Multimodal large language models (MLLMs) often miss small details and spatial relations in cluttered scenes, leading to errors in fine-grained perceptual grounding. We introduce AttWarp, a lightweight method that allocates more resolution to query-relevant content while compressing less informative areas, all while preserving global context. At test time, the approach uses an MLLM's cross-modal attention to perform rectilinear warping of the input image, reallocating spatial resolution toward regions the model deems important, without changing model weights or architecture. This attention-guided warping preserves all original image information but redistributes it non-uniformly, so small objects and subtle relationships become easier for the same model to read while the global layout remains intact. Across five benchmarks (TextVQA, GQA, DocVQA, POPE, MMMU) and four MLLMs (LLaVA, Qwen-VL, InternVL, and InstructBLIP), AttWarp consistently improves accuracy, strengthens compositional reasoning, and reduces hallucinations, outperforming four competitive baselines that manipulate raw images at test time. Together, these results show that attention-guided warping prioritizes information relevant to the query while preserving context, and that the same MLLMs perform better when given such warped inputs.

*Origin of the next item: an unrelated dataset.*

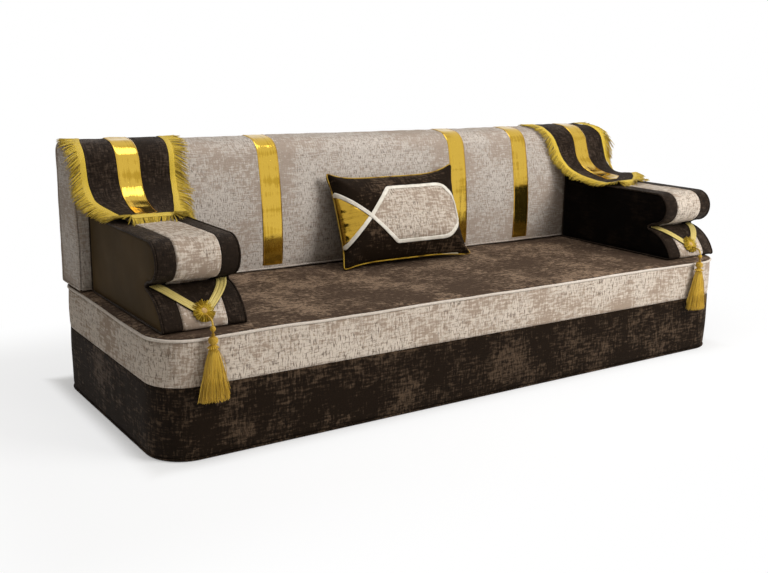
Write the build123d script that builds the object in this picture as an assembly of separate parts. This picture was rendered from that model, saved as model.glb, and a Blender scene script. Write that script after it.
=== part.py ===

Constructive Distortion: Improving MLLMs with Attention-Guided Image Warping

TL;DR

AttWarp tackles the challenge of fine-grained perceptual grounding in multimodal large language models by introducing a test-time, attention-guided image warping that reallocates spatial resolution to query-relevant regions while preserving global image structure. The method operates without modifying MLLM weights, deriving a rectilinear warp from cross-modal attention through marginal attention profiles and inverse CDF warping, and extends with AttWarp-Chain for iterative refinement and AttWarp-Distill for fast single-pass inference. Empirical results across five benchmarks and multiple backbones show consistent accuracy gains, improved compositional and spatial reasoning, and reduced hallucinations, with AttWarp-Distill offering significant speedups and AttWarp-Chain providing additional gains via adaptive termination. The findings demonstrate that input-level, information-preserving transformations can meaningfully enhance visual grounding in MLLMs and that AttWarp generalizes across external attention sources and newer architectures, offering a practical, plug-in tool for improving VQA and related tasks.

Abstract

Multimodal large language models (MLLMs) often miss small details and spatial relations in cluttered scenes, leading to errors in fine-grained perceptual grounding. We introduce AttWarp, a lightweight method that allocates more resolution to query-relevant content while compressing less informative areas, all while preserving global context. At test time, the approach uses an MLLM's cross-modal attention to perform rectilinear warping of the input image, reallocating spatial resolution toward regions the model deems important, without changing model weights or architecture. This attention-guided warping preserves all original image information but redistributes it non-uniformly, so small objects and subtle relationships become easier for the same model to read while the global layout remains intact. Across five benchmarks (TextVQA, GQA, DocVQA, POPE, MMMU) and four MLLMs (LLaVA, Qwen-VL, InternVL, and InstructBLIP), AttWarp consistently improves accuracy, strengthens compositional reasoning, and reduces hallucinations, outperforming four competitive baselines that manipulate raw images at test time. Together, these results show that attention-guided warping prioritizes information relevant to the query while preserving context, and that the same MLLMs perform better when given such warped inputs.

Paper Structure

This paper contains 48 sections, 9 equations, 14 figures, 16 tables.

Figures (14)

  • Figure 1: AttWarp overview. Given a query, our method extracts cross-modal attention maps from the MLLM's language decoder, aggregates them into marginal attention profiles, and uses rectilinear warping to expand high-attention regions while compressing low-attention areas. The warped image is then processed by the same MLLM, which now produces the correct answer.
  • Figure 2: AttWarp-Distill architecture: CLIP vision tokens are FiLM‑modulated by text and projected to 1D marginal predictors.
  • Figure 3: The figure shows the original image, the rectilinear warping function visualized as a warped grid, and the corresponding warped image. AttWarp enhances compositional and spatial reasoning, as illustrated by examples from the GQA dataset: (a) expanding the region containing the zebra behind the path, (b) expanding the television below the artwork, and (c) expanding the walls of the building. It also improves text understanding in document-based and real-world images: (d) expanding the phrase "consumer focus groups" (DocVQA), and (e) expanding the player's name on the board (TextVQA). Additionally, it aids fine-grained perception of small and occluded objects, exemplified by (f) the expansion of a bottle region in the POPE dataset.
  • Figure 4: Qualitative comparison of AttWarp and baselines of test-time visual intervention. While plausible, the answers generated by prior works are incorrect. The answer (A) for each case is generated with LLaVA.